**Work to be completed**
Read the data and repeat it in full, exactly.

**Data lines**

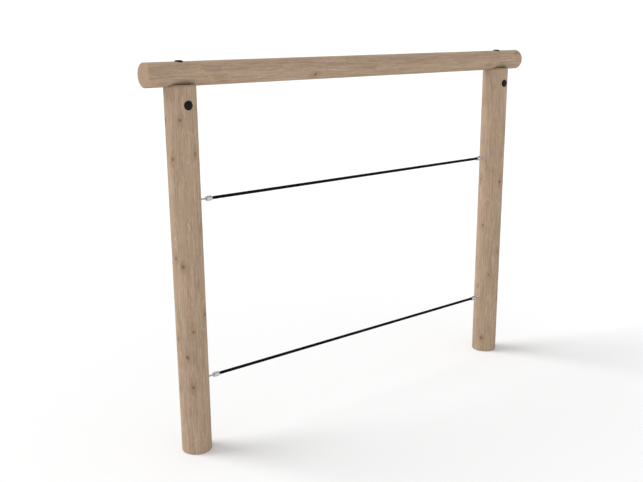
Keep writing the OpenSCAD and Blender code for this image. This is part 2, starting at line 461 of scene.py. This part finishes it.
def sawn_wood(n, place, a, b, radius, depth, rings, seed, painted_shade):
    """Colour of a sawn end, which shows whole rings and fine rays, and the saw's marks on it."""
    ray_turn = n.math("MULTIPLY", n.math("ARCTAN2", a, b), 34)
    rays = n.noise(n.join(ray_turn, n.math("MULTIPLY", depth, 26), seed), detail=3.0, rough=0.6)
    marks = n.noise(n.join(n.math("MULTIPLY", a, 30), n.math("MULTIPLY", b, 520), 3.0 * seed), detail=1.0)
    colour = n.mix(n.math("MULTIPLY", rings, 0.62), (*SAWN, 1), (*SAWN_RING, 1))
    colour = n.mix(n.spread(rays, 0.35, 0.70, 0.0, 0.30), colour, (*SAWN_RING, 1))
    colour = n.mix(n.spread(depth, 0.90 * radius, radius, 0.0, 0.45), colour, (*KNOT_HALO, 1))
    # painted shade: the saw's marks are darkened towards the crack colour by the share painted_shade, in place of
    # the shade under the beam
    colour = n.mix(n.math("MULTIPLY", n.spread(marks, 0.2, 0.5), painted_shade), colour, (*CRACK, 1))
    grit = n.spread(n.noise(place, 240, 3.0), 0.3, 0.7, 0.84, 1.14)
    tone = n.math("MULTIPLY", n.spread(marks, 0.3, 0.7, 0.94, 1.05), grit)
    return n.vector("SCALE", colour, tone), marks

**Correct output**
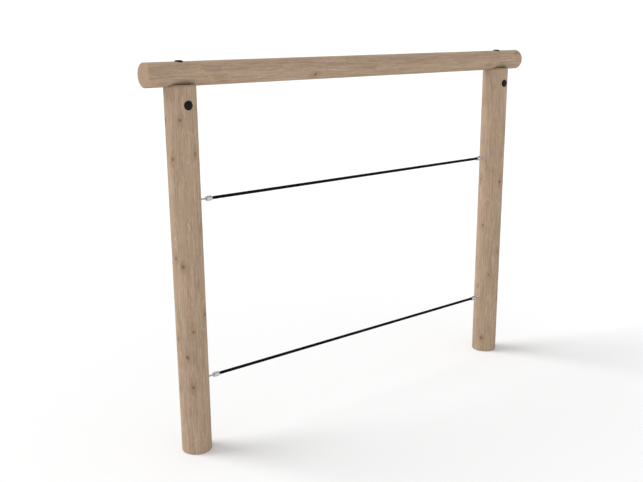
Keep writing the OpenSCAD and Blender code for this image. This is part 2, starting at line 461 of scene.py. This part finishes it.
def sawn_wood(n, place, a, b, radius, depth, rings, seed, painted_shade):
    """Colour of a sawn end, which shows whole rings and fine rays, and the saw's marks on it."""
    ray_turn = n.math("MULTIPLY", n.math("ARCTAN2", a, b), 34)
    rays = n.noise(n.join(ray_turn, n.math("MULTIPLY", depth, 26), seed), detail=3.0, rough=0.6)
    marks = n.noise(n.join(n.math("MULTIPLY", a, 30), n.math("MULTIPLY", b, 520), 3.0 * seed), detail=1.0)
    colour = n.mix(n.math("MULTIPLY", rings, 0.62), (*SAWN, 1), (*SAWN_RING, 1))
    colour = n.mix(n.spread(rays, 0.35, 0.70, 0.0, 0.30), colour, (*SAWN_RING, 1))
    colour = n.mix(n.spread(depth, 0.90 * radius, radius, 0.0, 0.45), colour, (*KNOT_HALO, 1))
    # painted shade: the saw's marks are darkened towards the crack colour by the share painted_shade, in place of
    # the shade under the beam
    colour = n.mix(n.math("MULTIPLY", n.spread(marks, 0.2, 0.5), painted_shade), colour, (*CRACK, 1))
    grit = n.spread(n.noise(place, 240, 3.0), 0.3, 0.7, 0.84, 1.14)
    tone = n.math("MULTIPLY", n.spread(marks, 0.3, 0.7, 0.94, 1.05), grit)
    return n.vector("SCALE", colour, tone), marks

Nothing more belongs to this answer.